UNITED STATES
SECURITIES AND EXCHANGE COMMISSION
Washington, D.C. 20549
 
FORM 8-K
 
CURRENT REPORT
Pursuant to Section 13 or 15(d) of the Securities Exchange Act of 1934

July 31, 2013
Date of Report (Date of earliest event reported)

TECHNOLOGIES SCAN CORP.
(Exact name of registrant as specified in its charter)

Nevada
 
333-173569
 
99-0363559
(State or other jurisdiction of incorporation)
 
(Commission File Number)
 
(IRS Employer Identification No.)

77, 52nd Avenue
St.-Hippolyte, Quebec, Canada
 
J8A 3L3
(Address of principal executive offices)
 
(Zip Code)

(438) 500-1309
Registrant’s telephone number, including area code

N/A
 (Former name or former address, if changed since last report)

Check the appropriate box below if the Form 8-K is intended to simultaneously satisfy the filing obligation of the registrant under any of the following provisions:

o
Written communications pursuant to Rule 425 under the Securities Act (17 CFR 230.425)
o
Soliciting material pursuant to Rule 14a-12 under the Exchange Act (17 CFR 240.14a-12)
o
Pre-commencement communications pursuant to Rule 14d-2(b) under the Exchange Act (17 CFR 240.14d-2(b))
o
Pre-commencement communications pursuant to Rule 13e-4(c) under the Exchange Act (17 CFR 240.13e-4(c))



 
 

 
 
SECTION 1.  REGISTRANT’S BUSINESS AND OPERATIONS

ITEM 1.01 ENTRY INTO A MATERIAL DEFINITIVE AGREEMENT

The Board of Directors (the "Board") of Technolgies Scan Corp., a Nevada corporation (the "Company"), approved the execution of a letter of intent dated as of December 16, 2013 (the "Letter of Intent"), with FedTech Services, Inc., a private company organized under the laws of the State of Delaware ("FedTech").

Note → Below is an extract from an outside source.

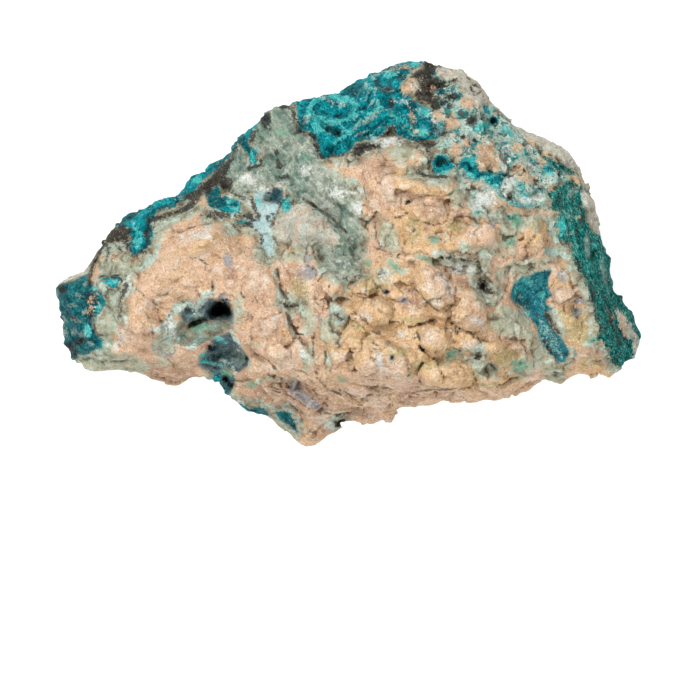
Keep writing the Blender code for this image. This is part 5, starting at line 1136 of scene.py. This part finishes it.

In accordance with the terms and provisions of the Letter of Intent: (i) the Company and FedTech shall enter into a share exchange agreement pursuant to which the shareholders of FedTech (the "FedTech Shareholders") shall tender all of the issued and outstanding shares of common stock of FedTech to the Company in exchange for the issuance by the Company of its shares of restricted common stock to the FedTech Shareholders representing an equity interest of 30% of the Company; (ii) FedTech shall provide the necessary personnel to continue business operations of the Company; (iii) FedTech shall appoint two directors and the Company shall appoint one member to the Board of Directors of the Company; (iv) FedTech shall submit two general performance benchmarks pertaining to future equity ownership interest in the Company, which dates are June 30, 2014 whereby FedTech's gross revenue shall be $4,000,000 ("June 2014 Benchmark") and August 31, 2014 whereby FedTech's gross revenue shall be $6,000,000 ("August 2014 Benchmark"); (v) in the event the June 2014 Benchmark and the August 2014 Benchmark are not met, the Company shall have the exclusive right to extend or terminate the share exchange agreement; and (vi) in the event the June 2014 Benchmark is exceeded by 35%, FedTech shall not be required to meet the August 2014 Benchmark and the terms of the share exchange agreement will be deemed to have been met and final transfer of equity interest will be made by the Company to TedTech Shareholders resulting in a 65% equity interest in the Company.
 
FedTech Services is a minority woman-owned small business enterprise that specializes in network management software (NMS) solutions catering to United States Federal and law enforcement agencies, as well as commercial clients in the private sector.  Management believes that FedTech’s status as a prime contractor to the Army and as a sub-contractor to the U.S. Department of Defense (DOD)/Central Command eliminates significant barriers to entry that most entities face when attempting to procure government contracts.  FedTech’s business model generates revenue by providing network management consulting services through selling products, solutions and consulting services. FedTech was previously awarded a IDIQ (Indefinite Delivery/Indefinite Quantity) as a direct sub-contractor.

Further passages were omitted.